Selected Documentation:









Photos: Bike New York, Artists Alliance Inc.




Installation view, Nurty Bydgoskie, BCS, Bydgoszcz // Photos: Bydgoskie Centrum Sztuki

PERFECT JOURNEY (AFTER JAMES LEE BYARS), 2018. Comissioned by Artists Aliance Inc. in collaboriation with Bike New York. In today’s world, everything we do has to be productive and performed at an increasingly aggressive pace. Do you remember the last time you did something that didn’t make any sense? What if we take a moment for ourselves (different from yet another yoga or meditation class) to slow down, and try to see the city that we live in and its people (among them ourselves) from a different perspective? 60 years ago, “the creator of art that lived in a moment” American artist James Lee Byars hitchhiked from his hometown of Detroit to New York City, hoping to meet the renowned painter Mark Rothko, whose sublime work had made a lasting impression on Byars.

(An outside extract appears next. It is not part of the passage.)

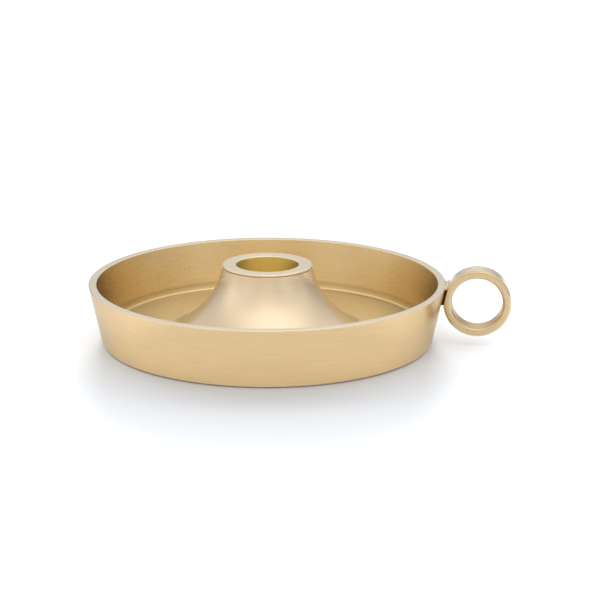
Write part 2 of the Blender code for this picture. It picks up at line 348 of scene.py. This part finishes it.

Transfixed by the idea of perfection, and influenced by Zen and Noh rituals, Byars was a master of transforming abstract thought into action, shaping his persona and career into a continuous performance. Taking both artistic practice and persona of Byars as point of departure, participants in the ride collectively attempted the futile act of drawing a circle in the great geometric grid that is Manhattan. Beginning and ending at 222 Bowery, the site of Rothko’s studio in 1957 when Byars arrived in NYC, riders senselessly “circled the square” of the city’s grid—a utopic and liberating gesture that allowed the group (collectively and alone) to re-appropriated and re-defined the outline of the urban landscape. As with Byars works, a circle is not only a perfect geometrical shape that carries symbolic value, but represents what’s ephemeral and often intimate, so too, in this ride the boundaries of the urban grid softly blended into each other through the passage of the riders. At the start of the ride, each rider received a hand-made pieces of paper, on which they were asked to reflect on their experiences, thoughts, and ideas (or their lack thereof) throughout the ride. Stopping four times at pre-determined locations, riders were given the opportunity to write, draw, and respond to their experiences, which compose the collective reflections that will be turned into a small edition book. Copies of the book will be mailed to each ride participant.